The 75th GC at Columbus, Ohio, in mid June 2006 has been no exception to this practice of modern Episcopalians paying devoted attention to the developing of the NER. Indeed, this assembly has watered and fed the plant richly, with devoted determination, and in a variety of intentional ways. To use its own preferred phrases, this GC has continued "to live into" the developing NER as it has continued "the process of" attending to both the "Windsor requests" and its own preferred themes of peace, justice and the dignity of all persons.
Examples of the particular attention to the growth of this plant by the GC have are now well known to the church and world - the appointment of a radical, female Presiding Bishop to be the Head Gardener for nine years; commitment to "the Windsor process" on terms which affirm the Anglican Communion and also celebrate the lives of Gay and Lesbian Christians who live in this American garden; the approval of a thrice-married man with a twice married wife to be new Head Gardener (Bishop) of the Diocese of Northern California; the approval of a whole set of liturgies and prayers for moments of transition in the pilgrimage of life, and a host of Resolutions of social, political and economic matters informed by the commitment to "peace and justice" and "the dignity of all persons."
Let us be clear. Not all members of the GC are wholly committed to the NER for there is a small minority which is opposed. Yet it was very clear from the evidence of the public liturgies, the work of committees, the debates and voting of the House of Deputies and of the House of Bishops, that a majority is committed to the NER and will continue to cherish and nurture this plant into the foreseeable future. So we may expect, especially under the new female Head Gardener, that, even if there are strong protests and condemnations from provinces of the Anglican Communion, the nurture of this plant will certainly continue . The number of active Episcopalians may diminish before the new GC, but this plant will grow for it is the only plant that the Head Gardener and her assistants cherish and will care for.

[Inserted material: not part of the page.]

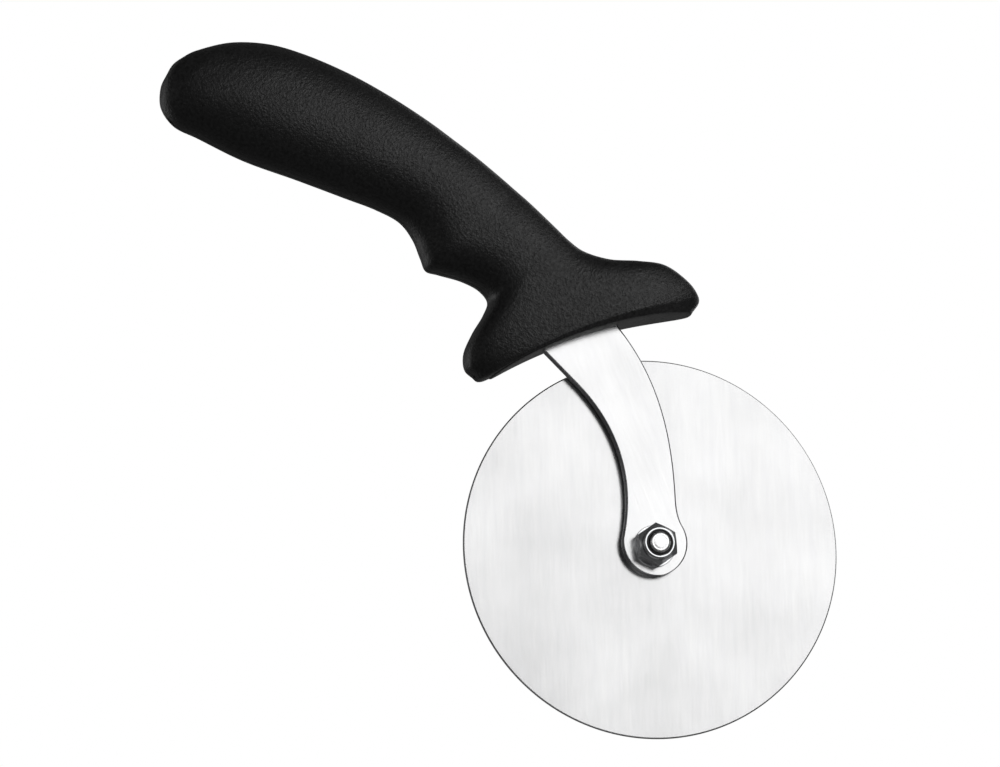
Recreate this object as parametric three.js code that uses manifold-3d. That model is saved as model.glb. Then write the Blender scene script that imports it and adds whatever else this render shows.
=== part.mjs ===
// A pastry cutter wheel: a plain steel disc that rolls on a bolt at the end of a curved flat arm,
// whose tang is moulded into a black plastic handle with a finger notch and a guard.
// Millimetres, +Z up towards the butt of the handle, the wheel spins about Y, and -Y is the nut's side.
import * as THREE from "three";
import { mergeVertices } from "three/addons/utils/BufferGeometryUtils.js";
import Module from "manifold-3d";

const wasm = await Module();
wasm.setup();

// ---- driving dimensions, measured from the centre of the wheel ----
const WHEEL_RADIUS = 50.8; // a 4 inch wheel
const BLADE_THICKNESS = 1;
const EDGE_FLAT = 0.12; // what is left of the thickness at the cutting edge
const FRONT_BEVEL_WIDTH = 0.28; // short and steep, so the face runs out almost to the edge
const FRONT_BEVEL_DEPTH = 0.4;
const BACK_BEVEL_WIDTH = 1.4;

const ARM_THICKNESS = 2.5;
const EYE_RADIUS = 8.85;
const EYE_CENTRE = [1.1, 0.6]; // the eye is a little out of line with its own hole
const TANG_WIDTH = 14;
const TANG_X = 27;
const SHOULDER_Z = 62; // where the arm narrows to the tang, inside the guard
const TANG_TOP_Z = 128;
const ANCHOR_RADIUS = 3;
const ANCHOR_Z = [78, 98, 118];

const BOLT_RADIUS = 2.9; // an M6 thread, plain
const BOLT_CHAMFER = 0.6;
const BOLT_STAND_OUT = 0.6;
const HEAD_RADIUS = 5.25;
const HEAD_HEIGHT = 3.3;
const SOCKET_ACROSS_FLATS = 4;
const SOCKET_DEPTH = 1.9;

const NUT_ACROSS_FLATS = 10;
const NUT_HEIGHT = 6;
const NUT_HEX_HEIGHT = 4.1;
const NUT_COLLAR_RADIUS = 4.5;
const NUT_TURN = -10; // degrees, where the nut came to rest when it was tightened

const NUT_WASHER_RADIUS = 5.6;
const NUT_WASHER_THICKNESS = 1;
const SIDE_WASHER_RADIUS = 7.5;
const SIDE_WASHER_THICKNESS = 0.86;

const SEAT = 0.02; // between two pieces that bear on each other
const RUN = 0.1; // between the wheel and what it turns on or between
const MOULD_FIT = 0.1; // between the plastic and the tang

// Places along the spin axis, from the wheel out to the nut's side, then out to the head's side.
const HALF_BLADE = BLADE_THICKNESS / 2;
const BUSHING_END = HALF_BLADE + RUN;
const SPACER_FACE = -BUSHING_END - SEAT;
const ARM_BACK = SPACER_FACE - SIDE_WASHER_THICKNESS - SEAT;
const ARM_FRONT = ARM_BACK - ARM_THICKNESS;
const NUT_WASHER_BACK = ARM_FRONT - SEAT;
const NUT_BACK = NUT_WASHER_BACK - NUT_WASHER_THICKNESS - SEAT;
const NUT_FRONT = NUT_BACK - NUT_HEIGHT;
const REAR_WASHER_FACE = BUSHING_END + SEAT;
const HEAD_FACE = REAR_WASHER_FACE + SIDE_WASHER_THICKNESS + SEAT;
const MID_PLANE = (ARM_BACK + ARM_FRONT) / 2; // of the arm, and so of the handle

// The origin of the finished part: the middle of the grip, where the hand closes on it.
const GRIP_CENTRE = [16, MID_PLANE, 130];

const ROUND_STEPS = 48;
const WHEEL_STEPS = 120;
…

In the light of the continued growth of this plant of the NER, the minority of conservatives left in the Episcopal Church are asking each other what they should do. We may recall that this kind of question has been asked at and after each General Convention since 1976 and, answering it, has led to a variety of schisms to form Continuing Anglican Churches. From what we have heard said by the representatives of The American Anglican Council and The Anglican Communion Network, it appears that they are taking the position of staying as the "orthodox, minority church" within the whole Episcopal Church, and saying: "We have not left the Anglican Way, it is they who have done so; thus we shall stand firm and await recognition and help from Primates and Provinces of the Anglican Communion abroad." Whether this is practicable only time will tell.
However, for some conservatives the full flowering of the NER at this GC is too much to bear, and they are looking to exit - maybe to Rome, or to Orthodoxy, or to the Anglican Way outside the Episcopal Church. In fact, with reference to the latter, it has been suggested that now is the time for the Continuing Anglican Churches, with the Reformed Episcopal Church and the Anglican Mission in America, to be actively looking for prospective new congregations and members from amongst those who decide to have nothing more to do with the NER and its female Head Gardener. At the same time, this is also a time for the Continuing Churches to find ways to work together and to present a united front for dynamic orthodoxy [the Traditional Episcopal Religion] as a vivid contrast to the NER of the Episcopal Church of the USA.
Another scenario that needs to be asked is this: Have orthodox ECUSA bishops made the correct choice by staying, and once again just limiting their actions to making some statements. The Episcopal Church is now an abomination. No further evidence is required.
To stay - rather than declare themselves the true branch of the Anglican Communion in the U.S. - is either the product of moral cowardice (pensions-status-looking to retirement,etc) or monumental stupidity.